人が多いだけでなく、路上の魑魅魍魎たちによるチャイナコールにより、精神的なストレスを抱えるようになった。この辺はソマリランドでも同じである。
うう。。外に出るのが怖い・・・
いろんなものが渦巻くアフリカに、溺死しそうになった。
ストレスとは無縁そうなアフリカで、なぜストレスフルにならにゃあかんのだ。アフリカというか、アフリカに蔓延する途方もない貧困が嫌になった。
自分でのこのこやってきておいて、何を言っているのか、と思われるだろう。自分でも、そう思う。
しかし、このアフリカは他の大陸を旅行するようなテンションで、立ち入ってはいけない場所だったのである。
アフリカをなめた、バチがあたったのだろう。
ソマリランドの薄暗いホテルで、私は無心となって検索していた。「アフリカ 嫌い」、「アフリカ 汚い」。同志を見つけるつもりだったが、ヒットするのは、ビジネスチャンスのあるアフリカだとか、アフリカ大好きっ子のブログである。
なんだYO!
ソマリランドで心が折れる
ソマリランド社会で過ごすことは、容易なことではなかった。
まず困ったのが食事の確保である。アフリカの最貧国の1つであるソマリランドには、豊富な種類の食べ物があるわけではない。極端にいうと、食べ物が30種類ぐらいしかない状態である。
街中にあるのは、青空マーケットか小さなローカルショップぐらいである。なんでもそろっているスーパーやコンビニなんてものはない。干ばつに度々見舞われる土地ゆえか、野菜や果物の種類も限られている。
ありがたいことに、ホテルのレストランでは美味しい食事にありつける。しかし、ホテルのレストランは、1食10ドルと恵比寿ランチ並みなのである。
初めは、美味しいなと思っていたが、メニューは6種類ぐらいしかないし、肉がラクダかヤギか鶏肉かという違いで、味付けは同じなのである。
これはホテルだけでなく、街中のレストランも同じだった。価格は6ドルから9ドルと、ホテルに比べると少しお安めだが、それでもソマリランド価格としては高く感じる。
さらに価格を落としたローカルレストランで食べるという手もあったが、入店がかなりためらわれた。

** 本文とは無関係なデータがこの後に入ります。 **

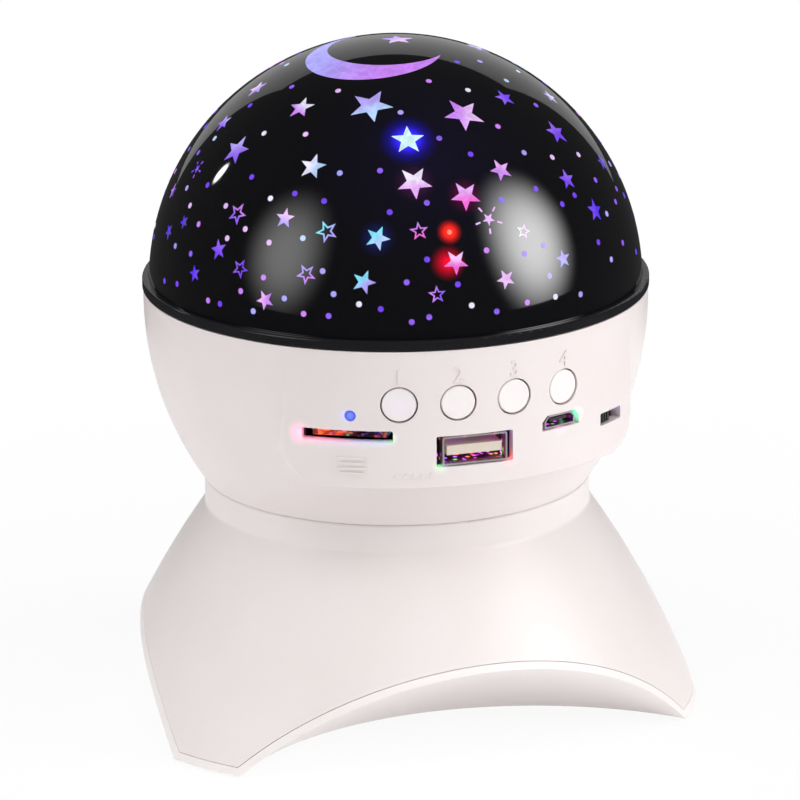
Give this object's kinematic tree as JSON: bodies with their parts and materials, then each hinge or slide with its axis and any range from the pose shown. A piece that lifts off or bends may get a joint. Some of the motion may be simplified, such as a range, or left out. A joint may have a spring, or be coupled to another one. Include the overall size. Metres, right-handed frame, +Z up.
{
  "type": "star night light projector",
  "caption": "Bedside star projector: white footed base and round housing with buttons and sockets, under a motor-turned black dome with star windows.",
  "frame": {"origin": "on the dome's axis at the table, under the flat middle of the bottom cover", "axes": "+Z up along the dome's axis; the control panel faces -Y, so +X is to the right seen from the front"},
  "size_m": [0.1108, 0.1105, 0.135],
  "materials": {
    "white_shell": "satin white ABS",
    "white_button": "satin white ABS",
    "black_gloss": "polished black ABS",
    "mask_black": "polished black film",
    "clear_dome": "clear polycarbonate",
    "black_matte": "moulded black",
    "foot_rubber": "soft white rubber",
    "screw_steel": "zinc plated",
    "socket_steel": "nickel plated sheet",
    "socket_tongue": "cream moulding",
    "charge_tongue": "black moulding",
    "gear_nylon": "natural nylon",
    "motor_can": "drawn steel",
    "cell_wrap": "shrink sleeve",
    "board_green": "lacquered board",
    "board_white": "white lacquer",
    "lamp_red": "clear epoxy",
    "lamp_green": "clear epoxy",
    "lamp_blue": "clear epoxy",
    "lamp_white": "clear epoxy",
    "indicator_blue": "clear light pipe",
    "speaker_paper": "paper cone",
    "magnet_steel": "plated",
    "lead_sheath": "insulated wire"
  },
  "bodies": {
    "housing": {"base_shell": "white_shell", "bottom_cover": "white_shell", "bowl_housing": "white_shell", "switch_housing": "black_matte", "deck_plate": "black_matte", "key_switches": "black_matte", "speaker_frame": "black_matte", "foot_pads": "foot_rubber", "cover_screws": "screw_steel", "bowl_screws": "screw_steel", "deck_screws": "screw_steel", "post_screws": "screw_steel", "board_screws": "screw_steel", "motor_screws": "screw_steel", "strap_screws": "screw_steel", "speaker_screws": "screw_steel", "battery_strap": "screw_steel", "usb_socket_shell": "socket_steel", "charge_socket_shell": "socket_steel", "card_socket": "socket_steel", "usb_socket_tongue": "socket_tongue", "charge_socket_tongue": "charge_tongue", "drive_motor": "motor_can", "battery_cell": "cell_wrap", "main_board": "board_green", "lamp_board": "board_white", "lamp_post": "board_white", "red_lamp": "lamp_red", "green_lamp": "lamp_green", "blue_lamp": "lamp_blue", "white_lamp": "lamp_white", "indicator_light": "indicator_blue", "speaker_cone": "speaker_paper", "speaker_magnet": "magnet_steel", "lamp_leads": "lead_sheath", "battery_leads": "lead_sheath", "motor_leads": "lead_sheath", "speaker_leads": "lead_sheath"},
    "dome": {"turntable": "black_gloss", "dome_bezel": "black_gloss", "dome_shell": "clear_dome", "star_mask": "mask_black"},
    "pinion": {"drive_pinion": "gear_nylon", "motor_shaft": "screw_steel"},
    "power_knob": {"switch_knob": "black_matte"},
    "far_left_button": {"button_far_left": "white_button"},
    "left_button": {"button_left": "white_button"},
    "right_button": {"button_right": "white_button"},
    "far_right_button": {"button_far_right": "white_button"}
  },
  "joints": [
    {"name": "dome_turn", "type": "hinge", "parent": "housing", "child": "dome", "pos_m": [0, 0, 0.0863], "axis": [0, 0, 1], "continuous": true},
    {"name": "pinion_turn", "type": "hinge", "parent": "housing", "child": "pinion", "pos_m": [0.02898, 0.00776, 0.083], "axis": [0, 0, 1], "continuous": true},
    {"name": "far_left_button_press", "type": "slide", "parent": "housing", "child": "far_left_button", "axis": [0.342, 0.9397, 0], "range_m": [0, 0.0008], "stiffness_N_per_m": 500, "springref_m": -0.0004},
    {"name": "left_button_press", "type": "slide", "parent": "housing", "child": "left_button", "axis": [0.1167, 0.9932, 0], "range_m": [0, 0.0008], "stiffness_N_per_m": 500, "springref_m": -0.0004},
    {"name": "right_button_press", "type": "slide", "parent": "housing", "child": "right_button", "axis": [-0.1149, 0.9934, 0], "range_m": [0, 0.0008], "stiffness_N_per_m": 500, "springref_m": -0.0004},
    {"name": "far_right_button_press", "type": "slide", "parent": "housing", "child": "far_right_button", "axis": [-0.3404, 0.9403, 0], "range_m": [0, 0.0008], "stiffness_N_per_m": 500, "springref_m": -0.0004},
    {"name": "power_slide", "type": "slide", "parent": "housing", "child": "power_knob", "axis": [0.8049, 0.5934, 0], "range_m": [0, 0.003]}
  ],
  "couplings": [
    {"joint": "pinion_turn", "follows": "dome_turn", "ratio": 6}
  ]
}
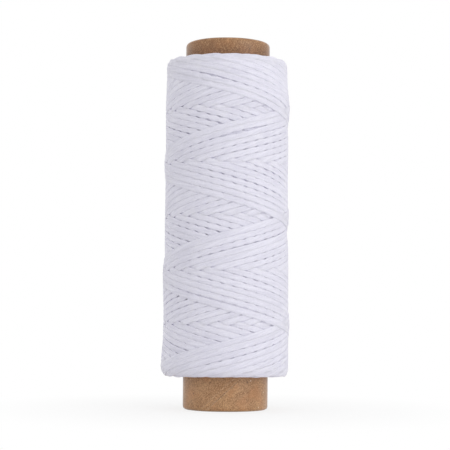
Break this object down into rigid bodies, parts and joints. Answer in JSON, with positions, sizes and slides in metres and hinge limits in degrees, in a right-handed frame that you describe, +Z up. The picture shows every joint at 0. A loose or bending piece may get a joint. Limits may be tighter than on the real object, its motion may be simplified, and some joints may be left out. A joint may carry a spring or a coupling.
{
  "type": "waxed thread spool",
  "caption": "Waxed thread cross wound in a tall package on a paper tube that is open from end to end.",
  "frame": {"origin": "middle of the paper tube's lower end, in the plane it stands on", "axes": "+Z up along the tube's axis, from the long bare end of the tube to the short one"},
  "size_m": [0.0256, 0.0256, 0.075],
  "materials": {
    "waxed_thread": "waxed, soft sheen",
    "kraft_board": "matte"
  },
  "bodies": {
    "root": {"core_liner_ply": "kraft_board", "core_body_ply_inner": "kraft_board", "core_body_ply_outer": "kraft_board", "core_outer_ply": "kraft_board", "thread_inner_layers": "waxed_thread", "thread_outer_winding": "waxed_thread"}
  },
  "joints": []
}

レストラン内はハエがブンブン飛び回っている上、電気がなく、防空壕みたいな雰囲気なのである。防空壕で食事をする気にはなれん・・・ローカルショップで買い物をしようにも、食べ物は、クッキーやポテチ、チョコぐらいしかない。
数日だったらなんてことはないが、これが3週間も続くとなると、先が思いやられる。
うう。食べ物がねい!
というか贅沢すぎやしないか、自分!
しかし、食べ物が限られているのは辛い!
なぜこんなにも食について熱く語るのか。
当時の私にとって十分なカロリーの摂取は、死活問題だったのである。ソマリアでのハーフマラソンに向けて、毎日走っているせいか、どうにもお腹が減って仕方がないのだ。
本当ならば2食以上食べたいのだが、1日20ドルも食費にかけるのは、お財布への打撃が強い。よって、1食で我慢していた。
すると、どうだろう。
だんだんイライラしてくるのである。
おまけに、外で涼しい時間に走りたくとも、「ソマリランドは、そういう国じゃないから」などとジモティーがぬかすので、自由に走ることも許されない。明らかに男性優位なソマリランド社会にも、嫌気がさしてきた。
何のために生きてるんだろ・・・
発狂寸前である。
「そうだ、ドバイに戻ろう」。耐えきれず、こんなことを閃いた。そして、数時間後には、フライトの予約を完了させ、ホテルのスタッフにソマリランドから去ることを伝えた。
なぜドバイだったのか。今思えば、他の国でもよかったんじゃないかとも思う。
けれども、あの頃の自分は、見知らぬ国(特にアフリカ)に行くなんていう余裕はもはやなくて、日本の次に自分のホームと言えるドバイに戻りたかったのだろうと思う。
とにかくエチオピアとソマリランドで弱った精神力を回復させ、ハーフマラソンに挑まねば。目的はこれだけである。
これで、ようやくソマリランドからおさらばできる。
ドバイに戻れるとわかった瞬間、ホッとしていた自分がいた。
私はアフリカに敗北したのである。